The dam was constructed of large concrete blocks that were poured directly from chutes suspended from two large towers. Crushed rock from the on site quarry was mixed with sand, cement and water to make the concrete. The dam holds 186 million kilolitres when full.

The dam initially supplied drinking water to inland towns and a pipeline connected Narrogin in 1956.

W.A.'s second hydro electric power station was built 400 metres downstream of the wall and can supply power for 1500 homes.

The water in this dam has been historically higher than that in dams that rely solely on rainfall as additional water has been pumped to the dam from local coal mines.

The dam is now affected by salinity (caused by tree clearing in the catchment area) and the water is no longer used as a drinking water supply.

The Harris River Dam was constructed in 1990 to supply fresh water to the surrounding towns.

Over time, the salinity levels in the Wellington Dam are expected to decrease and it may once again become a valuable source of drinking water.


Honeymoon Pool is located downstream from the dam wall and its location ensures fresh cold water even at the height of summer.

The water flowing into the Collie River comes from deep under the dam surface and is therefore refreshingly cold all year round.

The pool and surrounds are most picturesque and the campsite is regularly voted one of the best in the whole of W.A.

Campfires are generally permitted at Honeymoon Pool but only from April to November and only in the fire rings provided.

Due to its popularity, Honeymoon Pool is often crowded and noisy during peak times.

There are two other tent based campsites very close to Honeymoon Pool. Stones Brook Camp is on the other side of the Collie River.

Campsites at Stones brook are more spread out and there is a camp kitchen available.

Campfires are not permitted at any time at Stones Brook.

The third campsite in this immediate area is called Gelcoat Rapids.

Like Honeymoon Pool, campfires are permitted but only in the designated communal fire pit from April to October unless otherwise sign posted.

This campsite is also meant only for tents and swags but is more suited to bigger groups than the other two camps.

Dogs are not permitted at any of the campsites in Wellington national Park.

Campsites must be pre-booked and this has put an end to people turning up after a long drive from Perth only to find that the campsite is full.

Generators may be run between 8am and 6pm.

These campsites are ideally suited to people with tents or swags and do not cater for caravans or motorhomes. If you have a caravan or motorhome you can camp at Potters Gorge.


Potters Gorge is a large campsite located along the shoreline of Wellington Dam.

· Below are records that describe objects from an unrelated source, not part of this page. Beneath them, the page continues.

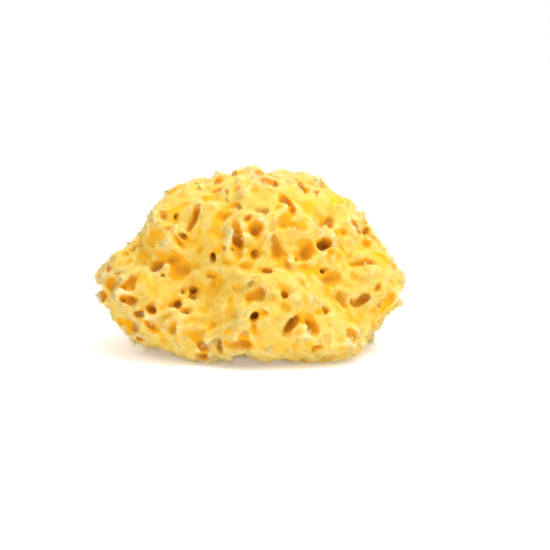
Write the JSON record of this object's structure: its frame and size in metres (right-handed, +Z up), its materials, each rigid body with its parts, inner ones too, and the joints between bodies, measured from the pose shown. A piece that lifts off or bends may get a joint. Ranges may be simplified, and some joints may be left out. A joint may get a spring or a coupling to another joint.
{
  "type": "sea sponge",
  "caption": "Natural honeycomb sea sponge: one lobed, porous, springy body, domed above and cut flat where it grew, for bathing and washing.",
  "frame": {"origin": "middle of the flat cut that the sponge rests on, under the centre of its bounding box", "axes": "+X to the right along the longest side, +Y away from the front, +Z up out of the flat cut"},
  "size_m": [0.15, 0.114, 0.087],
  "materials": {
    "spongin": "matte felted spongin fibre, washed and bleached yellow"
  },
  "bodies": {
    "root": {"sponge": "spongin"}
  },
  "joints": []
}
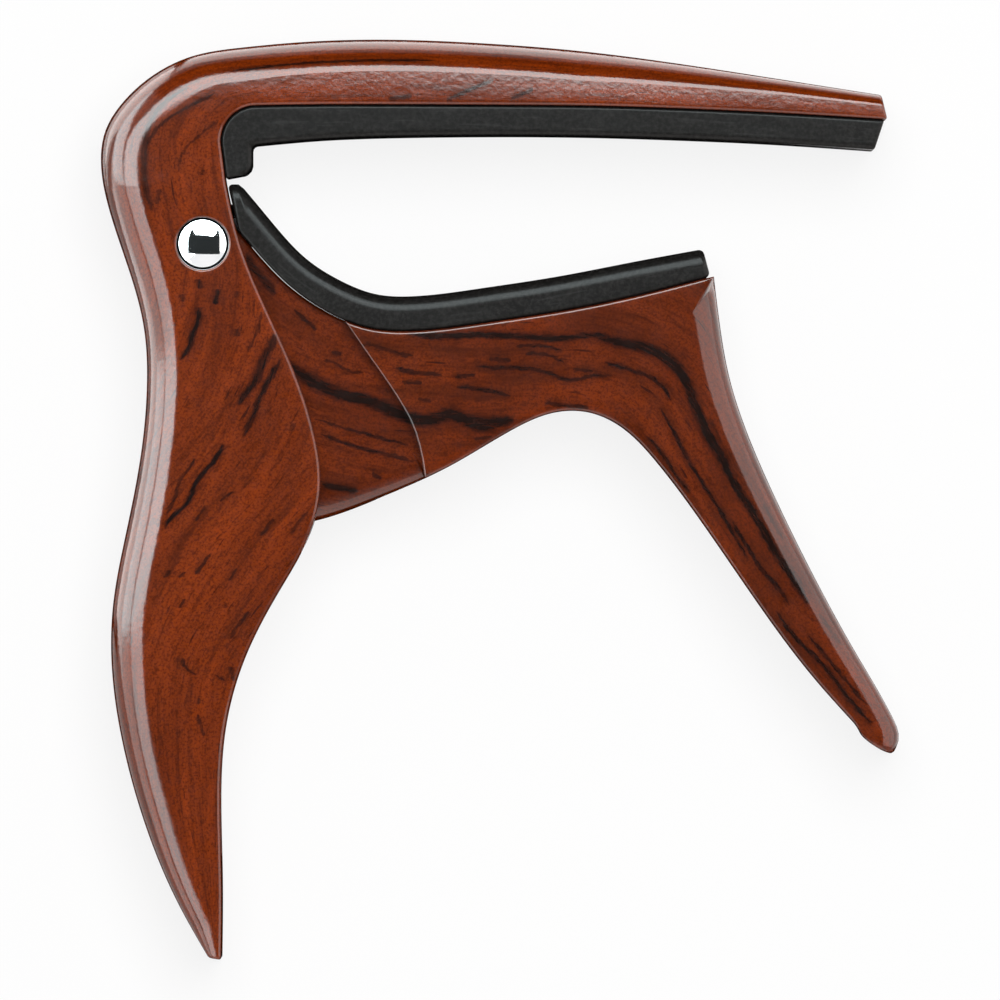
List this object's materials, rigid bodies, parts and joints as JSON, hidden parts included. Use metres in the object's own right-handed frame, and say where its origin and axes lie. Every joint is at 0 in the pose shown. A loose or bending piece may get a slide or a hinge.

There are more than 50 campsites and facilities include pit toilets, camp kitchens with BBQs, seats and tables and rainwater may be available seasonally but it is intended for washing not drinking.

Campfires are permitted in fire rings only from April to November. Bring your own wood if you wish to have a fire as collecting firewood in national parks is not allowed.

Generators are also permitted here from 8am to 6pm.

Bookings must be done online before you arrive.

As with other campsites included in this video, swimming and kayaking is allowed and fish may be caught in the dam but you will need to have a freshwater fishing license.

Other activities include bush walking, bird watching and finding wildflowers during late winter and early spring.

Water skiing was once allowed at Wellington Dam but this has now been banned and vessels allowed to access the water are limited at kayak and canoe styles and vessels with a maximum engine size of 6 horse power.

A vessel exclusion zone extends 200 metres from the dam wall.

Water skiing is allowed at Lake Kepwari which is on the south east side of Collie town. We also have a video about Kepwari so if you want to check it out, have a look for the link in the description.


Free camping is available at the southern end of Wellington Dam and can be accessed through a variety of bush tracks.

Most people enter this area via Kelly Road but there are plenty of other options.

Camping here if currently free but the onus is on campers to keep the area clean and tidy as we could easily lose access to this wonderful place if it is not looked after.

If the campsites in the national park are all booked up, you are still likely to find somewhere to camp along the southern shores of the dam.

You do need to be self sufficient and that means having your own toilet facilities and anything else you might need for an extended stay as there are no facilities of any kind in this area.

Tracks into the southern end of Wellington Dam vary considerably in size and accessibility. Most are going to be suitable for 4 wheel drives but not all will accommodate caravans and motorhomes.

If you have a bigger rig then you are better off sticking to the well known tracks before you get too adventurous.

If you explore along the Collie River you will also find other secluded campsites so when it comes to camping, Collie probably offers more than just about any other area in W.A.